The proposals on housing supply and housing finance which have emerged from the political parties during the election campaign propose no fundamental changes to either system. Some are voter-friendly palliatives that will make little difference. Some, ominously, are repetitions of boom-time errors guaranteed to make things worse.

It should now be clear that the bubble saw too much money lent for house purchase, stretching the capacity to repay of even those who held on to their jobs. The house price bubble which wrought so much destruction was fuelled by an excess availability of housing finance. There was an enormous increase in housing output, with more than 90,000 a year built at the height of the lending (and borrowing) frenzy. But the evidence is on the websites that many of the houses were built where builders could get planning permission, not where there was economic or social need.

Homes of modern construction are for sale in some counties for prices below €100,000; and €150,000 will buy a modern three-bedroomed semi-detached house almost anywhere in rural Ireland. Not surprisingly, there is no construction in these areas. But in the outer Dublin suburbs it is difficult to find anything comparable below €300,000. Where houses are for sale at no more than the cost of construction, and moreover at only three to four times average income, there is no housing crisis. This is not a national problem, it is largely a Dublin problem.

In our low-density capital city, surrounded by rolling prairies of agricultural land, the crisis will not be resolved by easing the availability of housing finance. Ireland tried that and the builders leap-frogged the rolling prairies, where zoned and serviced land was not available, for the welcoming local authorities 50 and 100 kilometres from the city. That some of these half-completed houses are now being demolished while a serious housing crisis simmers in the city is evidence of a remarkable policy failure. It is fair to blame the banks, their regulators and the developers and, indeed, the imprudence of borrowers. It is a mistake to absolve a dysfunctional housing policy and the politicians, local and national, along with the planners, who devised and implemented it.

In a thinly populated country, the price of a new home should equal the cost of construction plus the value of the land in its best alternative use. Outside the sought-after inner suburbs of Dublin and a few provincial cities, the alternative use is agriculture, and agricultural land is worth around €10,000 per acre. The site 'cost' regularly quoted for the outer Dublin suburbs equates to half-a-million, in cases a million euro, per acre. This is not a consequence of scarcity, it is a consequence of policy. There is no shortage of land, there is a shortage of zoned and serviced land. There is no point complaining about developers around Dublin, currently in possession of the few sites suited for early construction, if they hang on for the right price. Nor is there much point to an undeveloped site tax. The answer is to create a shiver of fear that the sites to the north, south, east and west, currently zoned for agriculture or "amenity", will shortly be zoned for residential use.

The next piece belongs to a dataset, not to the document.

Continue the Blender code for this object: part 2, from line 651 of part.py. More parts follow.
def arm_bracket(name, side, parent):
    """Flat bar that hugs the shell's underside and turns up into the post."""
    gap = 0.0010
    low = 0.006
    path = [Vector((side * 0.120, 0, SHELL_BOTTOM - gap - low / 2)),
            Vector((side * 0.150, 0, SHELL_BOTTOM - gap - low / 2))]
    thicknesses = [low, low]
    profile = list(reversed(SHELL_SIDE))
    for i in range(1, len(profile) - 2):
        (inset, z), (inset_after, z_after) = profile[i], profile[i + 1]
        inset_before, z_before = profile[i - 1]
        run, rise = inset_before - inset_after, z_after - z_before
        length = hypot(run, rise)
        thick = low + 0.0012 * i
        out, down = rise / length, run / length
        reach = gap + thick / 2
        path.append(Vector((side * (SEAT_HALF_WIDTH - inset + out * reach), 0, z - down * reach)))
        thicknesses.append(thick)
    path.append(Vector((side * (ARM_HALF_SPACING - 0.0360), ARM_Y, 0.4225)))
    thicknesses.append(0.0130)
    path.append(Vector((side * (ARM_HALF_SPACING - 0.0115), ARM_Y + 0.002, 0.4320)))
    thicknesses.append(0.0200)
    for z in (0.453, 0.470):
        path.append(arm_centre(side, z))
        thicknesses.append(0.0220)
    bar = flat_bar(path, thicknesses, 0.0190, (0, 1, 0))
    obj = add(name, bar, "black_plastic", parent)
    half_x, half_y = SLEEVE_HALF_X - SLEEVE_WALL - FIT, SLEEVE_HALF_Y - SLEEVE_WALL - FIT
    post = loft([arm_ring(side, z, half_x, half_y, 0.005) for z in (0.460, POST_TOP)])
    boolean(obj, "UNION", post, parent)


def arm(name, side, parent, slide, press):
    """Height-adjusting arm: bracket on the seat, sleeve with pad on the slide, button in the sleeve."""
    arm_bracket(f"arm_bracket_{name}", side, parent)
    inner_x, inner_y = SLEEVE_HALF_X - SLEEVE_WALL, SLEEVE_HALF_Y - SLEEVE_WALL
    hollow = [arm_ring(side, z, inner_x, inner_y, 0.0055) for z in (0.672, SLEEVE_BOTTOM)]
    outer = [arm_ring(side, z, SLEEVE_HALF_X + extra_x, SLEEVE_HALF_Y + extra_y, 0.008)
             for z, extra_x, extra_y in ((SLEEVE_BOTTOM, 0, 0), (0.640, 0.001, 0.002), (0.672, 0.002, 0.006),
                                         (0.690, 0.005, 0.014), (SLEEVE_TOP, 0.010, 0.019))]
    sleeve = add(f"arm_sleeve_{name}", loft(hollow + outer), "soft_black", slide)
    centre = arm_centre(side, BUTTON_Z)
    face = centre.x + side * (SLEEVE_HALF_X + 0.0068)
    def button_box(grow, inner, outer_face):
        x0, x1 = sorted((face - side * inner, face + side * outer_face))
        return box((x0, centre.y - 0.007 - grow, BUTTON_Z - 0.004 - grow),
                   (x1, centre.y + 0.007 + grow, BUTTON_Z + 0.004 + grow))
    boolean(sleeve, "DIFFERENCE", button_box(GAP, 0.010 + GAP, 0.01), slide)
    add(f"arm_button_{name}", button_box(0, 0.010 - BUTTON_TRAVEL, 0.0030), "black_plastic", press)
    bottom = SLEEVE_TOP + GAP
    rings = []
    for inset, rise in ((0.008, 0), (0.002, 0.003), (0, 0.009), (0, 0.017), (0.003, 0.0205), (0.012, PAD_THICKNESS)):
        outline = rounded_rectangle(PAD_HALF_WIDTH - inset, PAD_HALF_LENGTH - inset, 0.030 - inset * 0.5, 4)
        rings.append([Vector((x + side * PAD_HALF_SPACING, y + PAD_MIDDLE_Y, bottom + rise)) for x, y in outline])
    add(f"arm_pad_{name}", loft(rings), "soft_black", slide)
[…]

The apparent scarcity in the outer Dublin suburbs is a predictable consequence of policy, a supply problem that only a policy change can address. On one issue the political parties appear to be agreed: local authorities need to build more public housing to augment the 125,000 units currently available at subsidised rents to those who qualify. There are also proposals to help voluntary associations that provide a further 25,000 units. Demand for low-rent social housing far exceeds what is available and there are long waiting lists. But the parties are unanimous in ignoring a weakness in Ireland's policy on publicly-subsidised housing. Local authority tenants have been sold 26,000 units in the past 20 years at substantial discounts. These homes are permanently removed from the available social housing stock.

The policy of sell-off at large discounts was temporarily phased down some years back, but the outgoing government is committed to its restoration, as are all of the opposition parties. There is a hole in the bucket of available public housing and politicians are hell-bent on making it bigger, even on forcing the voluntary housing associations to join the sell-off. In the UK, a cross-party committee of MPs recently revealed that more than 40pc of sold-off council houses around Britain are being offered for private rental, and there has been widespread fraudulent abuse of the system.

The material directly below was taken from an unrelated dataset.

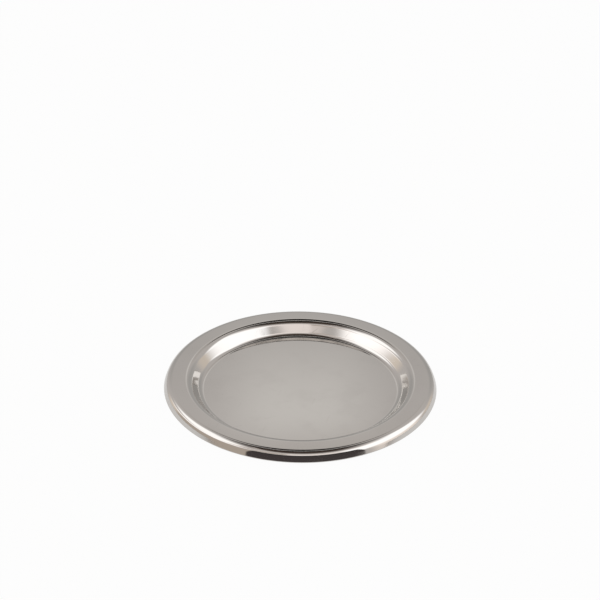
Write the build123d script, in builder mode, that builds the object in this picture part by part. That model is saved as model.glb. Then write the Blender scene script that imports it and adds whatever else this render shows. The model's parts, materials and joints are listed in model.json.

One of the biggest housing associations has expressed publicly its opposition to the sell-off policy. Writing in the Irish Times last year, the head of policy at Cluid, Simon Brooke, informed readers that: "I have spoken to many politicians about this, and most admit privately that tenant purchase at a discount is a disastrous policy - yet only a tiny number are prepared to say publicly what they believe. There is nothing wrong with tenants having the right to buy their homes at the full value; and Cluid would support a modified shared-ownership scheme that would enable people on lower incomes to purchase a proportion of their home. But while tenant purchase at a discount is very good news for a very small minority, it is very bad news for other tenants, the taxpayer and the State."

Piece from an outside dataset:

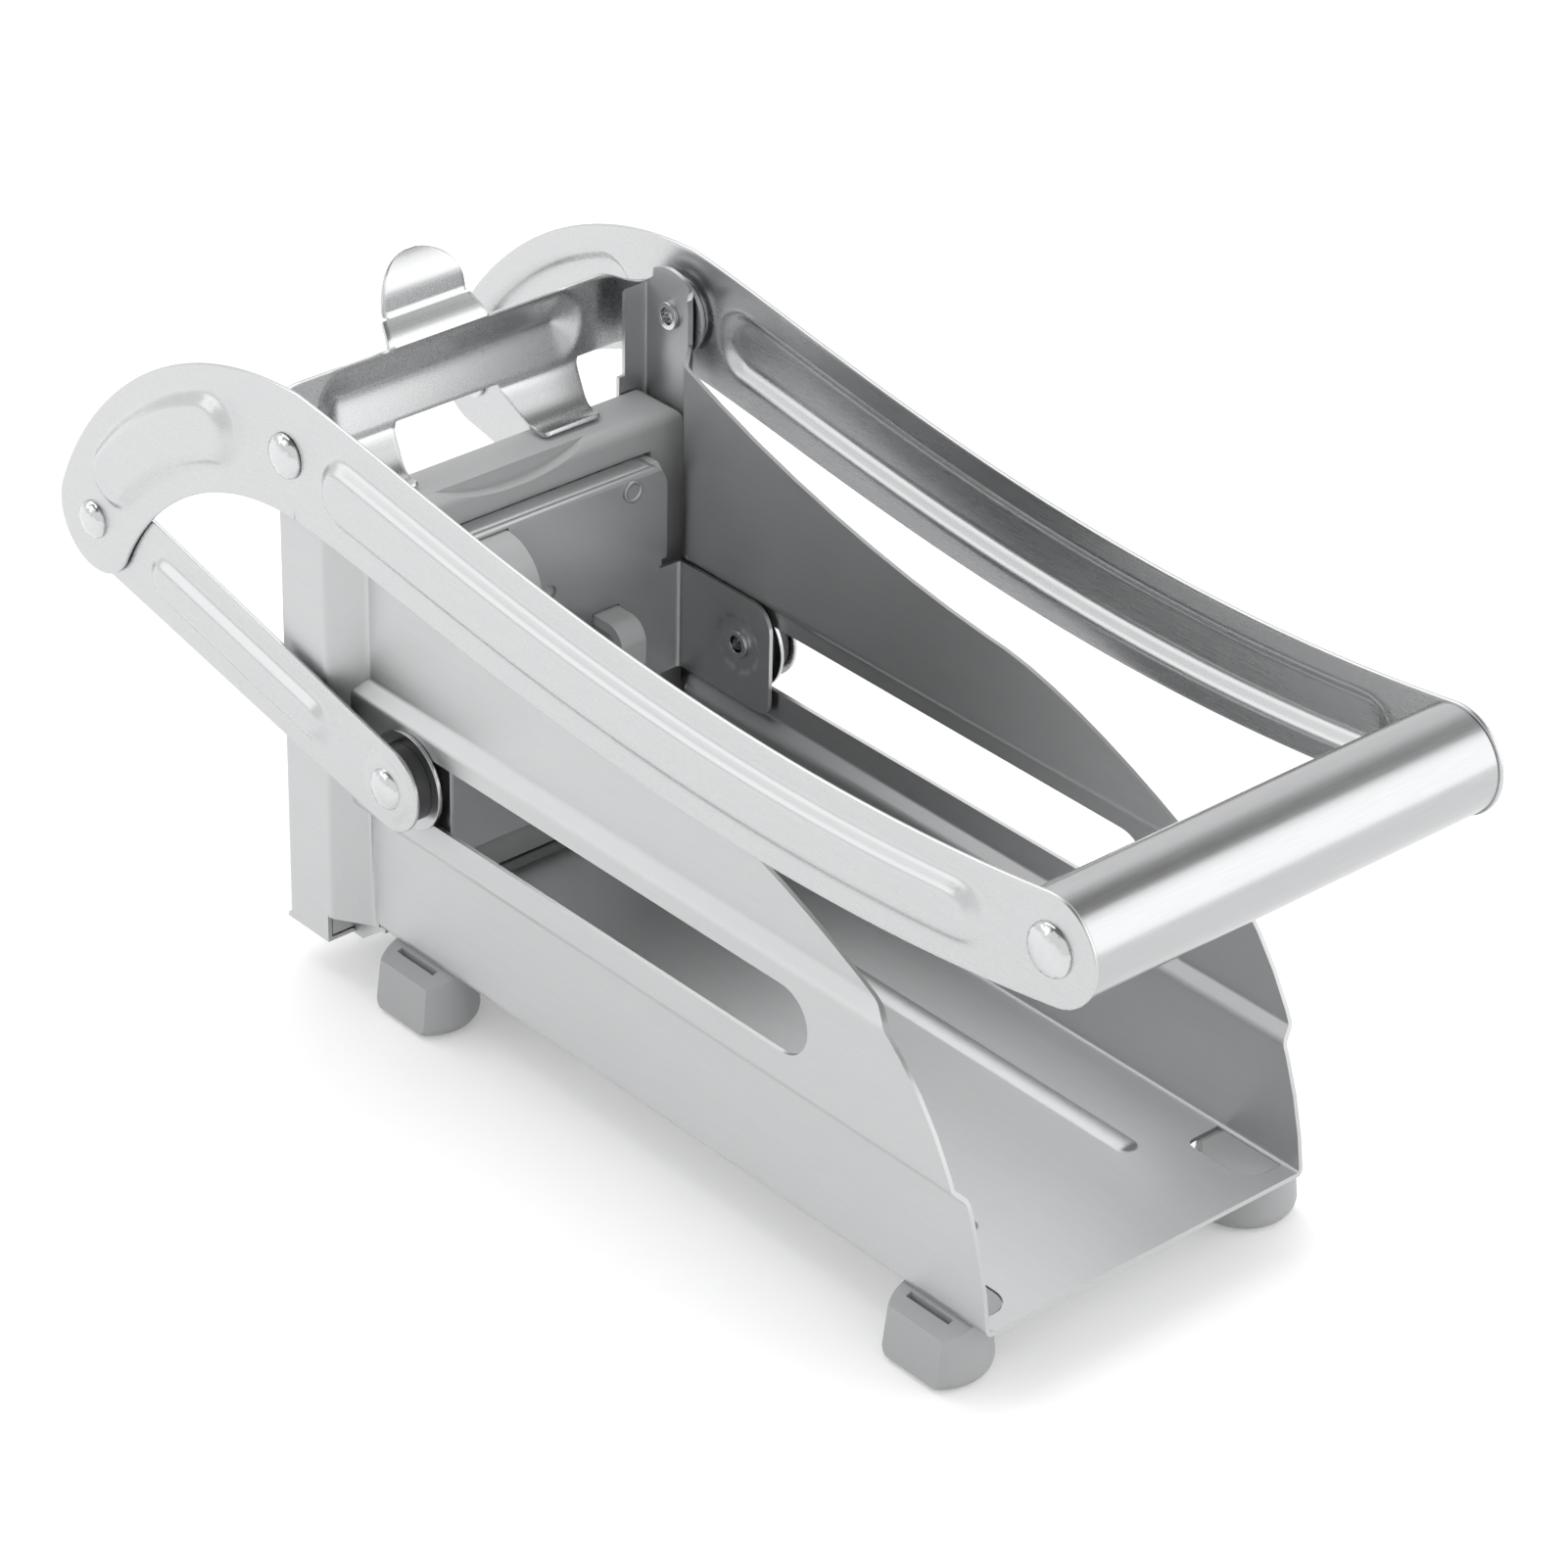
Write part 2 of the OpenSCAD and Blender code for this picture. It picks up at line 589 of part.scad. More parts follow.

The public housing sell-off is not the only mistake that political parties are keen to repeat. There are promises to bring back the boom-time first-time buyer's grant and to reintroduce mortgage interest relief. These measures would increase demand without expanding supply and would result in higher house prices and an intensified affordability problem. Rent control, another popular elixir, would benefit existing tenants, diminish supply and freeze out future renters.

The Central Bank wisely introduced a cap on loan-to-value ratios for mortgages early last year. As a result, would-be buyers must actually put up some money, less than the price of a car in many parts of the country. Calls from politicians to relax this policy are reckless and irresponsible. There is no solution to excessive house prices in the outer suburbs of Dublin which does not address the restrictions on supply.